A summary of:
Lanier, J. (2010). You Are Not A Gadget: A Manifesto. Allen Lane: London.
Part 2, Chapters 4-8: What Will Money Be?
As Lanier rightly points out, things are only valuable inasmuch as they are scarce. We have made it increasingly easy to trade creative products - like music, films, etc. - thus reducing their value. When we download an album for free, we are devaluing musical creation on the whole. The great crime is not so much in the stealing of £10, but rather in contributing to the devaluation of creative production, and thereby, the devaluation of humanity. (An analogy is in the way we spend a great deal more money in prosecuting and incarcerating thiefs than the value of the stuff the thief stole, because in doing so we are asserting our social contract.) Lanier warns that if we continue to develop technology in a way that cheapens creative products, "...we will usher in a dark age in which everything human is devalued" (82).
What are we willing to pay for if not our creative human outputs? Are art, music and literature not among the most highly valued relics of history? Somehow we've tacitly accepted the notion that "if [something] can be delivered for free, it must be delivered for free" (99). The result is that "human creativity and understanding, especially one's own creativity and understanding, are treated as worthless" (99).
Consider this: "If money is flowing to advertising instead of musicians, journalists, and artists, then a society is more concerned with manipulation than truth or beauty" (83). Unfortunately, the people who lose in this equation are "the middle class of intellectual and cultural creation" (93).

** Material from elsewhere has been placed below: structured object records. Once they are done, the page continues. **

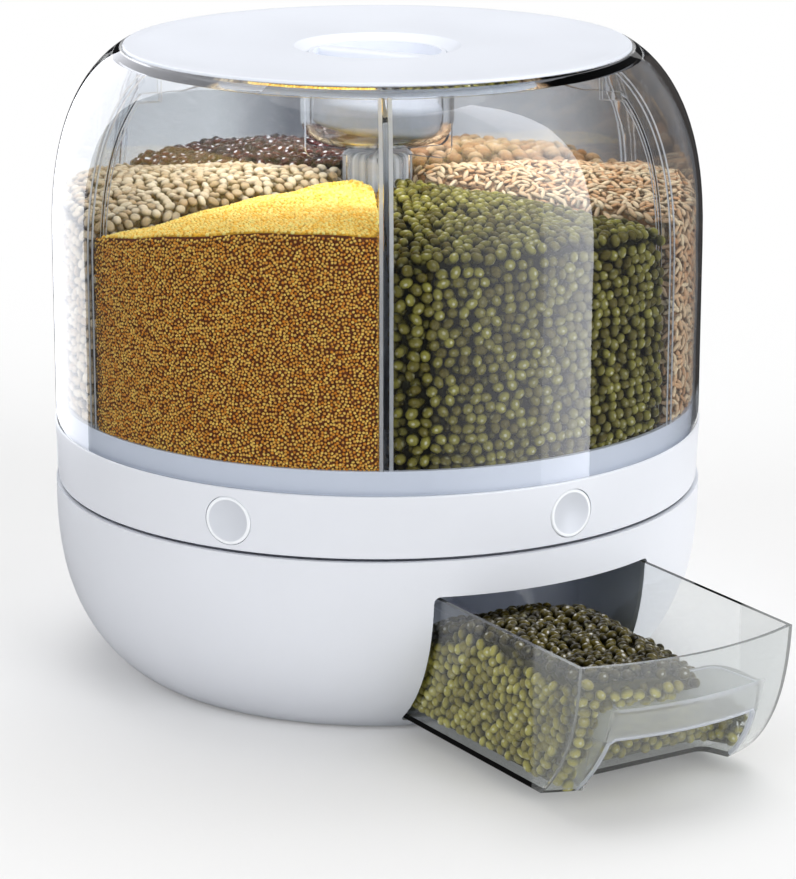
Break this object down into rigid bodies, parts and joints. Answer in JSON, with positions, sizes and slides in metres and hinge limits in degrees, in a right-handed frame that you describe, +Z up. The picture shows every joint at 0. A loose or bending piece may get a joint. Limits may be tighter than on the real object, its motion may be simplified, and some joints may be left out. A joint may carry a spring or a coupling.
{
  "type": "rotating grain dispenser",
  "caption": "Round countertop grain dispenser: a clear domed drum split into wedge compartments turns on a white bowl base with a pull-out drawer; buttons in the ring release grain.",
  "frame": {"origin": "on the drum's turning axis, in the plane of the foot ring's underside, where the dispenser stands on the table", "axes": "+Z up along the drum's axis; -Y to the front, where the drawer comes out; +X to the right of the drawer"},
  "size_m": [0.32, 0.4326, 0.308],
  "materials": {
    "white_plastic": "satin",
    "button_plastic": "satin",
    "inner_plastic": "matte",
    "clear_plastic": "clear gloss",
    "slide_plastic": "low-friction",
    "grey_rubber": "matte",
    "steel": "zinc-plated",
    "desiccant_fabric": "non-woven"
  },
  "bodies": {
    "base": {"base_bowl": "white_plastic", "base_plate": "inner_plastic", "foot_ring": "grey_rubber", "base_screws": "steel", "drawer_bay": "inner_plastic", "turntable_deck": "inner_plastic", "discharge_chute": "inner_plastic", "glide_ring": "slide_plastic", "hub_washer": "steel", "hub_screw": "steel"},
    "drum": {"button_ring": "white_plastic", "bin_floor": "white_plastic", "ring_screws": "steel", "grain_barrel": "clear_plastic", "centre_column": "clear_plastic", "divider_1": "clear_plastic", "divider_2": "clear_plastic", "divider_3": "clear_plastic", "divider_4": "clear_plastic", "divider_5": "clear_plastic", "divider_6": "clear_plastic"},
    "drawer": {"grain_drawer": "clear_plastic"},
    "lid": {"lid": "white_plastic", "lid_gasket": "grey_rubber", "desiccant_cup": "clear_plastic", "desiccant_pack": "desiccant_fabric"},
    "knob": {"lid_knob": "white_plastic"},
    "push_1": {"button_1": "button_plastic", "gate_1": "slide_plastic"},
    "push_2": {"button_2": "button_plastic", "gate_2": "slide_plastic"},
    "push_3": {"button_3": "button_plastic", "gate_3": "slide_plastic"},
    "push_4": {"button_4": "button_plastic", "gate_4": "slide_plastic"},
    "push_5": {"button_5": "button_plastic", "gate_5": "slide_plastic"},
    "push_6": {"button_6": "button_plastic", "gate_6": "slide_plastic"}
  },
  "joints": [
    {"name": "drum_turn", "type": "hinge", "parent": "base", "child": "drum", "pos_m": [0, 0, 0.09], "axis": [0, 0, 1], "continuous": true},
    {"name": "drawer_slide", "type": "slide", "parent": "base", "child": "drawer", "axis": [0, -1, 0], "range_m": [-0.113, 0.067]},
    {"name": "lid_lift", "type": "slide", "parent": "drum", "child": "lid", "axis": [0, 0, 1], "range_m": [0, 0.08]},
    {"name": "knob_turn", "type": "hinge", "parent": "lid", "child": "knob", "pos_m": [0, 0, 0.295], "axis": [0, 0, 1], "range_deg": [0, 90]},
    {"name": "button_1_press", "type": "slide", "parent": "drum", "child": "push_1", "axis": [-0.0506, 0.9987, 0], "range_m": [0, 0.009], "stiffness_N_per_m": 400, "springref_m": -0.003},
    {"name": "button_2_press", "type": "slide", "parent": "drum", "child": "push_2", "axis": [-0.8902, 0.4555, 0], "range_m": [0, 0.009], "stiffness_N_per_m": 400, "springref_m": -0.003},
    {"name": "button_3_press", "type": "slide", "parent": "drum", "child": "push_3", "axis": [-0.8396, -0.5432, 0], "range_m": [0, 0.009], "stiffness_N_per_m": 400, "springref_m": -0.003},
    {"name": "button_4_press", "type": "slide", "parent": "drum", "child": "push_4", "axis": [0.0506, -0.9987, 0], "range_m": [0, 0.009], "stiffness_N_per_m": 400, "springref_m": -0.003},
    {"name": "button_5_press", "type": "slide", "parent": "drum", "child": "push_5", "axis": [0.8902, -0.4555, 0], "range_m": [0, 0.009], "stiffness_N_per_m": 400, "springref_m": -0.003},
    {"name": "button_6_press", "type": "slide", "parent": "drum", "child": "push_6", "axis": [0.8396, 0.5432, 0], "range_m": [0, 0.009], "stiffness_N_per_m": 400, "springref_m": -0.003}
  ]
}
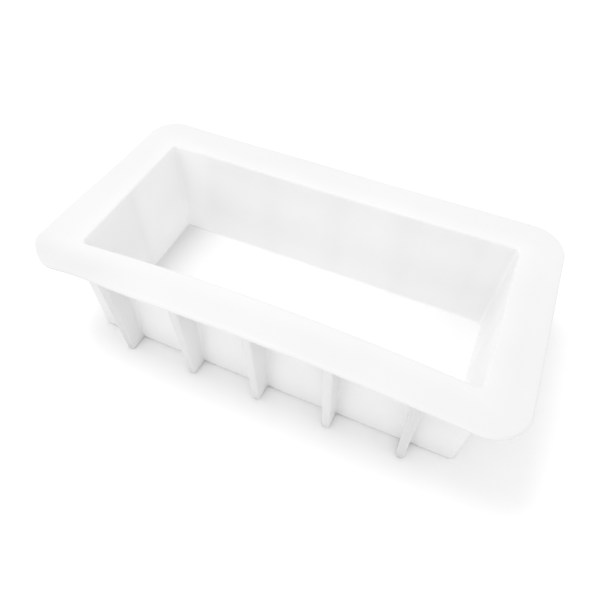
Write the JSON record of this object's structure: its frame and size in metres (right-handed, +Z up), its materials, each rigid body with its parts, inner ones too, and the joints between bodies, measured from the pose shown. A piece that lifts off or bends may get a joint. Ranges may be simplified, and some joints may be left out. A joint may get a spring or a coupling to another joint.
{
  "type": "silicone soap mould",
  "caption": "Open rectangular loaf mould in soft translucent white silicone, with a tapered cavity, a wide flat rounded rim and upright stiffening ribs, for casting a bar of soap.",
  "frame": {"origin": "centre of the underside, on the surface the mould stands on", "axes": "+X along the long side, +Y across to the back long side, +Z up out of the cavity"},
  "size_m": [0.2646, 0.1405, 0.07],
  "materials": {
    "silicone_floor": "translucent white silicone, satin",
    "silicone_walls": "translucent white silicone, satin",
    "silicone_rim": "translucent white silicone, smooth satin",
    "silicone_ribs": "translucent white silicone, satin"
  },
  "bodies": {
    "base": {"floor_panel": "silicone_floor", "front_left_corner_post": "silicone_walls", "front_right_corner_post": "silicone_walls", "back_left_corner_post": "silicone_walls", "back_right_corner_post": "silicone_walls", "rim_front_left_corner": "silicone_rim", "rim_front_right_corner": "silicone_rim", "rim_back_left_corner": "silicone_rim", "rim_back_right_corner": "silicone_rim"},
    "front_side": {"front_wall": "silicone_walls", "rim_front": "silicone_rim", "front_rib_1": "silicone_ribs", "front_rib_2": "silicone_ribs", "front_rib_3": "silicone_ribs", "front_rib_4": "silicone_ribs", "front_rib_5": "silicone_ribs"},
    "back_side": {"back_wall": "silicone_walls", "rim_back": "silicone_rim", "back_rib_1": "silicone_ribs", "back_rib_2": "silicone_ribs", "back_rib_3": "silicone_ribs", "back_rib_4": "silicone_ribs", "back_rib_5": "silicone_ribs"},
    "left_end": {"left_end_wall": "silicone_walls", "rim_left_end": "silicone_rim", "left_end_rib": "silicone_ribs"},
    "right_end": {"right_end_wall": "silicone_walls", "rim_right_end": "silicone_rim", "right_end_rib": "silicone_ribs"}
  },
  "joints": [
    {"name": "front_side_flex", "type": "hinge", "parent": "base", "child": "front_side", "pos_m": [0, -0.0612, 0], "axis": [1, 0, 0], "range_deg": [0, 14], "stiffness_Nm_per_rad": 1.2},
    {"name": "back_side_flex", "type": "hinge", "parent": "base", "child": "back_side", "pos_m": [0, 0.0612, 0], "axis": [-1, 0, 0], "range_deg": [0, 14], "stiffness_Nm_per_rad": 1.2},
    {"name": "left_end_flex", "type": "hinge", "parent": "base", "child": "left_end", "pos_m": [-0.1235, 0, 0], "axis": [0, -1, 0], "range_deg": [0, 9], "stiffness_Nm_per_rad": 1.5},
    {"name": "right_end_flex", "type": "hinge", "parent": "base", "child": "right_end", "pos_m": [0.1235, 0, 0], "axis": [0, 1, 0], "range_deg": [0, 9], "stiffness_Nm_per_rad": 1.5}
  ]
}
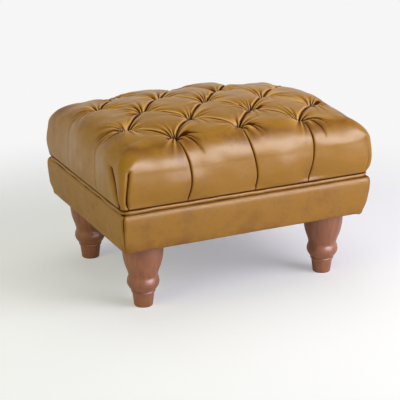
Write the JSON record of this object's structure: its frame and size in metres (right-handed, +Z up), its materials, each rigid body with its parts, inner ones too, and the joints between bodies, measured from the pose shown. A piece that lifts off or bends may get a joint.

So we need to devise new ways of "bring[ing] money and capitalism into an era of technological abundance without impoverishing almost everyone" (100). Perhaps the way of doing so is to cultivate scarcity of cultural expressions by maintaining only 1 copy of that item which people can pay to access (101). This genius idea from Ted Nelson will reward quality and longevity, rather than reward fads, as artists who create something that people access over many years will make more money than those who create something that people like for 5 minutes and then discard. (The opposition to this idea is that it would favor the intellectual over the peasant (101). But I don't see how this necessarily precludes a peasant from making a profound contribution and profiting from it as much as the elite.)
The message is that we must "agree that it is worth paying for one another's elevated cultural and creative expressions" (105). Lanier argues that we should redraft the social contract, agreeing to pay a tax to access these creative expressions, and in turn we "gain the ability to earn money from our creativity, expression, and perspective" (106). In short, we will be liberated to be more human!